| Task objective |
Select and copy out every line in the records containing "parts".

| Records |
========================
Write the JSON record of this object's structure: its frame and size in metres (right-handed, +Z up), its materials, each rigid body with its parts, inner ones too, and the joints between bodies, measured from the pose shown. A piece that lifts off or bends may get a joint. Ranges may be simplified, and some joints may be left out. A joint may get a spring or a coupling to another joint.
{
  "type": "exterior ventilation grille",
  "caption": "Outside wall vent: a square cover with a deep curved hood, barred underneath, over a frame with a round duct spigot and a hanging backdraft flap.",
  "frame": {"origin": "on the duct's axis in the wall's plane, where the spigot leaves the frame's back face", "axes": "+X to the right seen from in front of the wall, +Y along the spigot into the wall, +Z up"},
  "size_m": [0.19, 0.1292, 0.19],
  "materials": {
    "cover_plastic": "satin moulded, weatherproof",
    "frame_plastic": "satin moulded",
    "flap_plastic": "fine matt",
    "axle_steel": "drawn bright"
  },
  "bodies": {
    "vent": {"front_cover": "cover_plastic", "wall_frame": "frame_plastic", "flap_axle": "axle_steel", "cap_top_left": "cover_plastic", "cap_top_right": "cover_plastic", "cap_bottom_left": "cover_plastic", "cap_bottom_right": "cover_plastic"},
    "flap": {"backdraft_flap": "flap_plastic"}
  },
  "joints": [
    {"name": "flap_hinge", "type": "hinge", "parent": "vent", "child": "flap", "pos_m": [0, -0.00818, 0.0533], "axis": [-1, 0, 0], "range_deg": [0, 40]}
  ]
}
========================
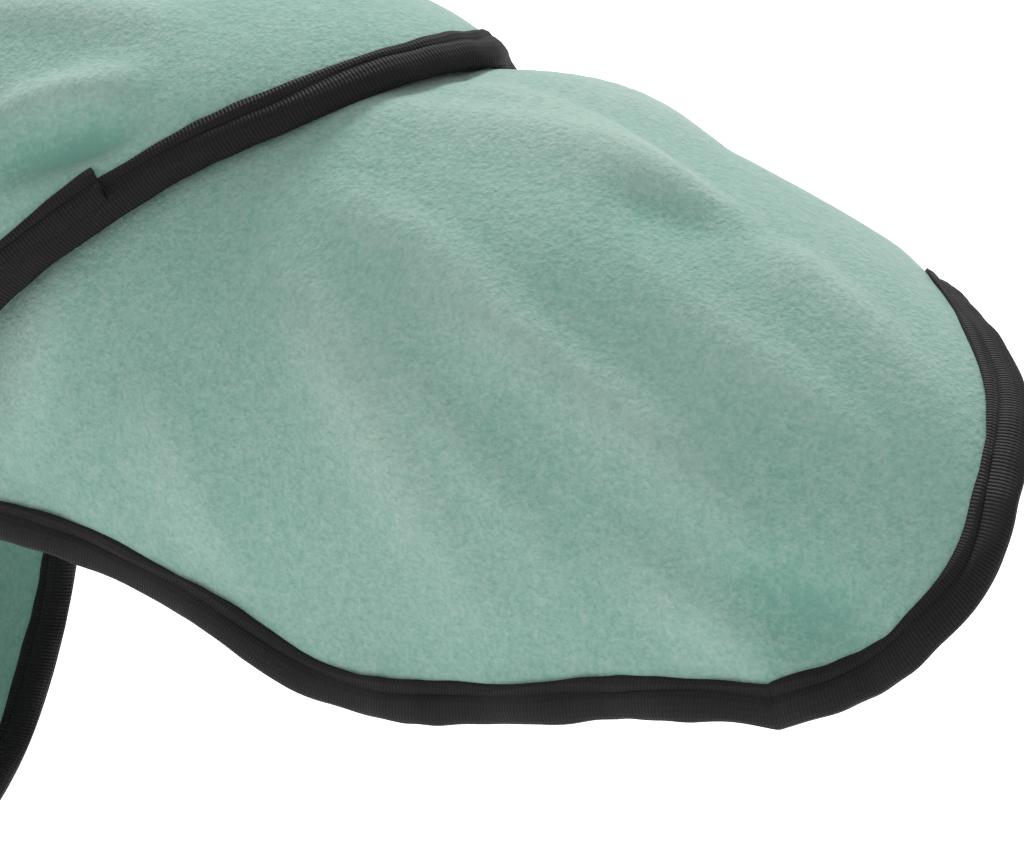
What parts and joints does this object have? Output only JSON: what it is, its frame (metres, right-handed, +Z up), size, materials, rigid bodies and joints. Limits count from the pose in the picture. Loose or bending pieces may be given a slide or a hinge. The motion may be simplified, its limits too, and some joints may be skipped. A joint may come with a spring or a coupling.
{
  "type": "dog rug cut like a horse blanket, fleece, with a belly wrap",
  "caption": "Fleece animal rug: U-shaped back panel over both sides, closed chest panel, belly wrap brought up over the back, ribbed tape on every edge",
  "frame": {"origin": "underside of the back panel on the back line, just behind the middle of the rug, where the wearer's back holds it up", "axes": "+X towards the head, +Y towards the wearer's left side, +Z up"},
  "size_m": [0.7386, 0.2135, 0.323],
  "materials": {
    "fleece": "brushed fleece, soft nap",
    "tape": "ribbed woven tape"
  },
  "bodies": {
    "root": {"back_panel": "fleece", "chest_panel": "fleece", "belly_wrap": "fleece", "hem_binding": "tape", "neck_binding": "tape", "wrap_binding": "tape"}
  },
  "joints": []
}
========================
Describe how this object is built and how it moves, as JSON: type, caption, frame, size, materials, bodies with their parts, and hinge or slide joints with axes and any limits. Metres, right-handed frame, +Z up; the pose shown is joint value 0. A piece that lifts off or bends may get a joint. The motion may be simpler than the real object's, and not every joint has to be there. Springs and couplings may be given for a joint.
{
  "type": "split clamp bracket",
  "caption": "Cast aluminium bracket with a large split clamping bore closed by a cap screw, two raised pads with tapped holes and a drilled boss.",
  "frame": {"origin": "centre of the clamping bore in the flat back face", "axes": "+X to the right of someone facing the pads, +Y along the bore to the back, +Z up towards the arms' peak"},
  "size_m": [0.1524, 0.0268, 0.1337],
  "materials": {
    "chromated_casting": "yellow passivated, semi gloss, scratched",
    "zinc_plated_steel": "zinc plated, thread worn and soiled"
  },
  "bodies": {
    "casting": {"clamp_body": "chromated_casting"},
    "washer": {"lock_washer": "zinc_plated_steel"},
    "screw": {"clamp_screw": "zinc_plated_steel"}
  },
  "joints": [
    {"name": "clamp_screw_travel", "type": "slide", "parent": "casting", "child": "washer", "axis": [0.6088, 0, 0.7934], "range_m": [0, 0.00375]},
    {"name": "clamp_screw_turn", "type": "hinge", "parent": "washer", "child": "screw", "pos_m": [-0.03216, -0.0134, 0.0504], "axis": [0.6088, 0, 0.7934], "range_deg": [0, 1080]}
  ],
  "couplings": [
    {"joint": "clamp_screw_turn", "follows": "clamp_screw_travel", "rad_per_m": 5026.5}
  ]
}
========================
| Exercise output |
Write the JSON record of this object's structure: its frame and size in metres (right-handed, +Z up), its materials, each rigid body with its parts, inner ones too, and the joints between bodies, measured from the pose shown. A piece that lifts off or bends may get a joint. Ranges may be simplified, and some joints may be left out. A joint may get a spring or a coupling to another joint.
What parts and joints does this object have? Output only JSON: what it is, its frame (metres, right-handed, +Z up), size, materials, rigid bodies and joints. Limits count from the pose in the picture. Loose or bending pieces may be given a slide or a hinge. The motion may be simplified, its limits too, and some joints may be skipped. A joint may come with a spring or a coupling.
Describe how this object is built and how it moves, as JSON: type, caption, frame, size, materials, bodies with their parts, and hinge or slide joints with axes and any limits. Metres, right-handed frame, +Z up; the pose shown is joint value 0. A piece that lifts off or bends may get a joint. The motion may be simpler than the real object's, and not every joint has to be there. Springs and couplings may be given for a joint.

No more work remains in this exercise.